You could also hard code your display setup in your Xorg.conf so that it
would have no choice but to setup your display like you like it, but
that could make things difficult/stange for you at a later date if you
ever change your display setup.
Or, you could always get real computer monitors, but that would be very
expensive which is probably why your using TVs in the first place.
Brian
On 8/20/20 5:25 PM, Michael Butash via PLUG-discuss wrote:
> I have had lots of issues with video and adapters the past few years,
> mostly as I'm forced to use them. My nvidia 1070 in my desktop has 3x
> DP1.2 ports and 1 HDMI2.0. I have 3 displays, so I use the 3x DP1.2
> ports, and run those through adapters to HDMI2.0 on my Samsung TV's I
> use for monitors. Non-stop chaos ensues during power-down and up every
> day, something different, every linux desktop hates it.
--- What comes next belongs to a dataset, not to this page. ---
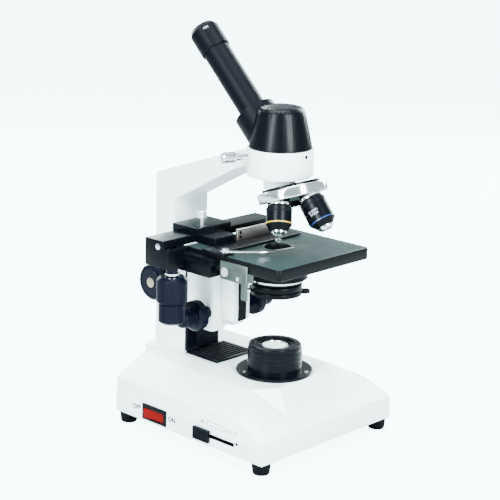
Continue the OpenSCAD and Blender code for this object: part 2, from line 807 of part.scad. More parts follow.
// Bent flat finger that holds the slide against the upright
module spring_finger() {
  z = holder_z + holder_t + 0.1;
  finger_l = 66;
  sag = 9;
  wide = 3.2;
  steps = 14;
  function middle(u) = [finger_l * u, -sag * sin(180 * u)];
  upper = [for (i = [0 : steps]) middle(i / steps) + [0, wide * (1 - 0.55 * i / steps)]];
  lower = [for (i = [steps : -1 : 0]) middle(i / steps) - [0, wide * (1 - 0.55 * i / steps)]];
  color("silver") place() translate([-stage_x + 3.4, holder_front - 3, z]) difference() {
    union() {
      rotate(-30) linear_extrude(finger_t) polygon(concat(upper, lower));
      cylinder(r = 4, h = finger_t);
    }
    translate([0, 0, -1]) cylinder(r = 1.5 + run, h = finger_t + 2);
  }
}

module finger_screw() {
  z = holder_z + holder_t;
  color("silver") place() translate([-stage_x + 3.4, holder_front - 3, z]) {
    cylinder(r = 1.5, h = finger_t + 0.4);
    translate([0, 0, finger_t + 0.3]) cylinder(r = 3.2, h = 1.6);
  }
}

// ---------- Condenser ----------

module condenser_mount() {
  z = condenser_z0 + 11;
  color("black") place() difference() {
    union() {
      translate([0, axis_y, z]) cylinder(r = condenser_r + 4, h = 8);
      block([-9, axis_y + condenser_r, z], [9, slide_front - back_t, z + 8]);
    }
    translate([0, axis_y, z - 1]) cylinder(r = condenser_r + run, h = 10);
  }
}

module condenser_body() {
  r = condenser_r;
  top = condenser_lens_r;
  color("black") place() difference() {
    union() {
      translate([0, axis_y, condenser_z0]) rotate_extrude() polygon([[top - 1, 5], [r - 3, 5], [r, 7],
        [r, 22], [r - 4, 25], [top + 3, 26], [top + 3, 32], [top + 2, 33], [top, 33], [top, 31],
        [top - 1, 31]]);
      intersection() {
        union() {
          translate([filter_pin_x, filter_pin_y, condenser_z0 + 6]) cylinder(r = 4.5, h = 4.5);
          translate([0, axis_y, condenser_z0 + 6]) rotate([0, 0, 44.2])
            block([0, -4, 0], [condenser_r + 3.6, 4, 4.5]);
        }
        difference() {
          translate([0, axis_y, condenser_z0]) cylinder(r = 60, h = 30);
          translate([0, axis_y, condenser_z0 - 1]) cylinder(r = r - 3, h = 50);
        }
      }
    }
    translate([filter_pin_x, filter_pin_y, condenser_z0 - 10]) cylinder(r = 1.8 + run, h = 30);
  }
}

module condenser_lens() {
  color("lightblue") place() translate([0, axis_y, condenser_z0 + 31])
    cylinder(r = condenser_lens_r - run, h = 1.8);
}

// Iris control ring with its lever
module iris_ring() {
  color("silver") place() translate([0, axis_y, condenser_z0]) difference() {
    union() {
      cylinder(r = condenser_r - 1, h = 4.6);
      rotate([0, 0, 172]) block([condenser_r - 3, -1.5, 1], [condenser_r + 9, 1.5, 3]);
      rotate([0, 0, 172]) translate([condenser_r + 9, 0, 0.4]) cylinder(r = 2.4, h = 3.6);
    }
    translate([0, 0, -1]) cylinder(r = condenser_r - 9, h = 7);
  }
}

// Filter frame that swings out on its own pin
module filter_ring() {
  z = condenser_z0 - 5.5;
  color("black") place() difference() {
    union() {
      translate([0, axis_y, z]) cylinder(r = condenser_r - 1, h = 4);
      translate([0, axis_y, z]) rotate([0, 0, 44.2])
        block([condenser_r - 4, -4, 0], [condenser_r + 3.6, 4, 4]);
      translate([filter_pin_x, filter_pin_y, z]) cylinder(r = 4.6, h = 4);
      translate([filter_pin_x, filter_pin_y, z]) cylinder(r = 1.8, h = 16);
      translate([0, axis_y, z]) rotate([0, 0, -40]) difference() {
        translate([condenser_r + 2, 0, 0]) cylinder(r = 5, h = 3);
        translate([condenser_r + 2.6, 0, -1]) cylinder(r = 2.8, h = 6);
      }
    }
    translate([0, axis_y, z - 1]) cylinder(r = condenser_r - 5, h = 3.5);
    translate([0, axis_y, z - 1]) cylinder(r = condenser_r - 7, h = 8);
  }
}

// ---------- Nosepiece ----------

module objective_axis(turn) {
  turret_axis() rotate([0, 0, turn]) translate([0, -objective_ring_r, seat_t]) rotate([turret_tilt, 0, 0])
    children();
}

// Fixed disc and pivot on which the nosepiece turns
module nosepiece_mount() {
  color("black") place() difference() {
    turret_axis() {
      translate([0, 0, -9]) cylinder(r = 27, h = 5.3);
      translate([0, 0, -4]) cylinder(r = 5, h = 14.5);
      translate([0, 0, 10.4]) cylinder(r = 7, h = 1.6);
    }
    translate([0, axis_y, turret_cz - 20]) cylinder(r = 7.5, h = 40);
  }
}

module turret_ring() {
  bore = 5 + run;
  slope = tan(turret_tilt);
  inner = turret_r - 3.2;
  color("silver") place() difference() {
    turret_axis() rotate_extrude() polygon([[bore, -3.4], [27 + gap, -3.4], [27 + gap, -6.4],
      [turret_r - 1.2, -6.4], [turret_r, -5.2], [turret_r, 2], [turret_r - 1, 3.3], [inner, 3.3],
      [inner, seat_t + (objective_ring_r - inner) * slope],
      [bore, seat_t + (objective_ring_r - bore) * slope]]);
    for (turn = [0 : 90 : 270]) objective_axis(turn) translate([0, 0, -20]) cylinder(r = 8 + run, h = 40);
  }
}

// Barrel of an objective: a thread, a neck, a straight barrel and a tapered nose
module objective(turn, length, nose_r, nose_l) {
  end = length - nose_l;
  objective_axis(turn) rotate_extrude() polygon([[nose_r - 2, -4], [8, -4], [8, 0], [9.5, 0],
    [9.5, barrel_start - 1], [barrel_r, barrel_start], [barrel_r, end - 1], [barrel_r - 1, end],
    [nose_r + 2, length - 3], [nose_r, length], [nose_r - 2, length], [nose_r - 2, length - 2]]);
}

module objective_4x() {
  color("black") place() objective(0, 28, 8, 5);
}

module objective_10x() {
  color("black") place() objective(90, 31.5, 5.5, 8);
}

module objective_40x() {
  color("black") place() objective(180, 36.5, 5.5, 7);
}

module objective_100x() {
  color("black") place() objective(270, 37.2, 5, 8);
}

module front_lenses() {
  color("lightblue") place() for (o = [[0, 28, 6], [90, 31.5, 3.5], [180, 36.5, 3.5], [270, 37.2, 3]])
    objective_axis(o[0]) translate([0, 0, o[1] - 1.8]) cylinder(r = o[2] - run, h = 1.4);
}

// ---------- Head ----------

module tube_axis() {
  translate([0, axis_y, prism_z]) rotate([tube_angle - 90, 0, 0]) children();
}

// Turning head: a stem in the ring, a tapered body and a domed top
module head() {
  h = 39;
  color("black") place() difference() {
    union() {
      ring_place(arm_z - 16) cylinder(r = stem_r, h = 16.1);
      ring_place(arm_z) rotate_extrude() polygon([[0, 0], [cone_r - 0.8, 0], [cone_r, 0.8],
        [cone_r - 7, h - 6], [cone_r - 8.2, h - 3.4], [cone_r - 10.4, h - 1.4], [cone_r - 14, h - 0.3],
        [0, h]]);
    }
    ring_place(arm_z - 17) cylinder(r = 11, h = 20);
    ring_place(arm_z - 12) cylinder(r = 15, h = 25);
    intersection() {
      tube_axis() cylinder(r = collar_r + run, h = 90);
      ring_place(arm_z + 2) cylinder(r = 80, h = 90);
    }
  }
}

// Prism that turns the light into the inclined tube, resting on the stem's ledge
module prism() {
  color("lightblue") place() ring_place(arm_z - 12)
    side_plate(20, [[-10, 0], [10, 0], [10, 8], [4, 12], [-10, 4]]);
}

module tube_collar() {
  color("black") place() difference() {
    intersection() {
      tube_axis() translate([0, 0, 16]) cylinder(r = collar_r, h = collar_end - 16);
      ring_place(arm_z + 2 + run) cylinder(r = 80, h = 90);
    }
    tube_axis() cylinder(r = tube_r + run, h = 90);
  }
}

module eyepiece_tube() {
  color("black") place() difference() {
    intersection() {
      tube_axis() translate([0, 0, 22]) cylinder(r = tube_r, h = tube_l - 22);
      ring_place(arm_z + 4) cylinder(r = 150, h = 200);
    }
    tube_axis() cylinder(r = tube_r - tube_wall, h = tube_l + 1);
  }
}

// Eyepiece: a barrel that slips into the tube under a wider cap
module eyepiece() {
  r = tube_r - tube_wall - run;
  cap = tube_r + 1.5;
  color("black") place() tube_axis() rotate_extrude() polygon([[r - 2, tube_l - 28], [r, tube_l - 28],
    [r, tube_l + run], [cap - 0.5, tube_l + run], [cap, tube_l + 1], [cap, tube_l + eyecap_l - 4],
    [cap - 2.5, tube_l + eyecap_l], [8, tube_l + eyecap_l], [6, tube_l + eyecap_l - 3],
    [r - 2, tube_l + eyecap_l - 3]]);
}

module eyepiece_lenses() {
  r = tube_r - tube_wall - 2 - 2 * run;
  color("lightblue") place() tube_axis() {
    translate([0, 0, tube_l - 26]) cylinder(r = r, h = 4);
    translate([0, 0, tube_l + eyecap_l - 8]) cylinder(r = r, h = 5);
  }
}

// Knurled screw that clamps the turning head in its ring
module clamp_screw() {
  color("silver") place() clamp_axis() {
    translate([0, 0, stem_r + 0.6]) cylinder(r = 2.5, h = 46 - stem_r);
    translate([0, 0, ring_r + 9]) cylinder(r = 3.4, h = 5);
    translate([0, 0, ring_r + 13.9]) cylinder(r = 5, h = 14);
  }
}

base_casting();
bottom_plate();
feet();
foot_screws();
vent_plate();
lamp_housing();
lamp_window();
lamp_holder();
lamp_bulb();
transformer();
dimmer_board();
mains_inlet();
switch_bezel();
rocker();
dimmer_knob();
arm();
column_bolts();
column_rail();
shaft_bushes();
focus_housing();
coarse_rack();
coarse_shaft();
coarse_knobs();
fine_shaft();
fine_knobs();
fine_slide();
slide_strip();
stage_bracket();
bracket_screws();
stage_plate();
stage_rack();
y_carriage();
cross_bar();
upper_stage_knob();
lower_stage_knob();
x_carriage();
slide_holder();
holder_upright();
thumb_screw();
spring_finger();
finger_screw();
condenser_mount();
condenser_body();
condenser_lens();
iris_ring();
filter_ring();
nosepiece_mount();
turret_ring();
objective_4x();
objective_10x();
objective_40x();
objective_100x();
front_lenses();
head();
prism();
tube_collar();
eyepiece_tube();
eyepiece();
eyepiece_lenses();
clamp_screw();
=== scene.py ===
import json
import math

import bpy
from mathutils import Matrix, Vector

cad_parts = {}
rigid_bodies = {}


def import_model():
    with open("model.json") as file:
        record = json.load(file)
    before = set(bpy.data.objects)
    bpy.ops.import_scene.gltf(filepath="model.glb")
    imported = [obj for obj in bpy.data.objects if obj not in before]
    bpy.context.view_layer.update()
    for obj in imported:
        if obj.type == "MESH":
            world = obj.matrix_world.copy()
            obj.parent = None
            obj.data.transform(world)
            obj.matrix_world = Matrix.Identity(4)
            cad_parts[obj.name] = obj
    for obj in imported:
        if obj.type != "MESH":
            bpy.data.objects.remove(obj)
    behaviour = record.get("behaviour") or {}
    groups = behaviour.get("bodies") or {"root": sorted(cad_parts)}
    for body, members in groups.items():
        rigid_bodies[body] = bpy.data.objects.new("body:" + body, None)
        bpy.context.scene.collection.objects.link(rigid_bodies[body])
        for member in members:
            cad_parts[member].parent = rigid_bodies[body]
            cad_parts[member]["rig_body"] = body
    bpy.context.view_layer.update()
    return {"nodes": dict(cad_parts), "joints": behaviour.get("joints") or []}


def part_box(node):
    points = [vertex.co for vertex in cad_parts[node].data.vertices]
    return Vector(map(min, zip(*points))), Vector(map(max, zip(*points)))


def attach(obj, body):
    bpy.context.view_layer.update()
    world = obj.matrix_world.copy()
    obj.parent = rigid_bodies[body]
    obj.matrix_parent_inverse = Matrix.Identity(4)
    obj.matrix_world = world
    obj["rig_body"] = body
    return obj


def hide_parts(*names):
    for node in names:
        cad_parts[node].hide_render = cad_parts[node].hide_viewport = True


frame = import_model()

# ---------------------------------------------------------------------------
# Table, daylight and camera
# The instrument stands on a pale seamless table top under large soft lamps.
# The camera looks down a little from the front left, with a long lens.
# ---------------------------------------------------------------------------
MM = 0.001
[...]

Often one
> display or another will freak out, and I end up; having to hard
> disconnect the adapter (ie, reboot it) to work again or it'll come up
> stuck in 768x1024 (on a 48" tv...).
>
> I found HDMI doesn't handle DPMS sort of power-off modes as vga, dvi,
> dp, or most methods of displays to handle soft power-off scenarios,
> ala just power down displays. When my laptop powers them down, they
> remain on with no signal, which seems to just confuse the video card
> and adapter that both freak out. This seems to have a profound effect
> on displaya and video cards that don't realize most displays are now
> hdmi...
>
> Graphic subsystems are a basketcase these days under linux, mostly
> because of these damn adapters, dongles
> <https://www.youtube.com/watch?v=-XSC_UG5_kU>, and vendor wars.
> Intel, that wants to sell all the things, including the most useless
> gpu on the earth, injects themselves into everything, and always cause
> me issues as I can't convince the os to use the (real) nvidia gpu.
> Probably the same sort of issue if an intel gpu is around with AMD.
> Last I used an AMD GPU some 4-5 years ago, it was an issue. Nvidia
> Prime via Intel is still sketchy af.
>
> Even on a dedicated nvidia gpu in a server-ish xeon system, with
> DP-to-whatever adapters I had nothing but issues. My latest iteration
> is my laptop (xps 9560) and a thunderbolt3/usb-c dock with 2x 4k/60hz
> outputs via one-piece DP-to-HDMI cables. I still have quirks, but
> I've learned to work around, and now somewhat understand really odd
> hardware behaviour enough to reproduce it. Occasionally I still need
> to disconnect a display at the DP-to-HDMI cable I use now, which is
> again oddly random.
>
> I don't like the adapters, but my 48" TV's I use for displays don't
> often come with DP ports native, and using HDMI comes with power
> management oddities. A lot depends on your cabling and even display
> these days.
>
> -mb
>
>
> On Wed, Aug 19, 2020 at 1:05 PM Seabass via PLUG-discuss
> <plug-discuss@lists.phxlinux.org
> <mailto:plug-discuss@lists.phxlinux.org>> wrote:
>
> No, on the desired monitor, it still black screens.
>
> Works just fine (Even without that parameter) on something that
> has a direct HDMI cable, though. (TV)
>
> > Message: 6
> >Date: Tue, 18 Aug 2020 16:23:47 -0700
> > From: Aaron Jones <retro64xyz@gmail.com <mailto:retro64xyz@gmail.com>>
> > To: plugaz@codezilla.xyz <mailto:plugaz@codezilla.xyz>, Main PLUG
> discussion list
> > <plug-discuss@lists.phxlinux.org
> <mailto:plug-discuss@lists.phxlinux.org>>
> >Subject: Re: KMS but AMDGPU And Black Screen
> > Message-ID: <6B7D5942-0F2F-4DAE-A54A-19215718DCF2@gmail.com
> <mailto:6B7D5942-0F2F-4DAE-A54A-19215718DCF2@gmail.com>>
> > Content-Type: text/plain; charset="utf-8"
> >
> > https://bugzilla.redhat.com/show_bug.cgi?id=1594488
> >
> > Set amdgpu.dc=0 in bios and it will work but without hdmi sound.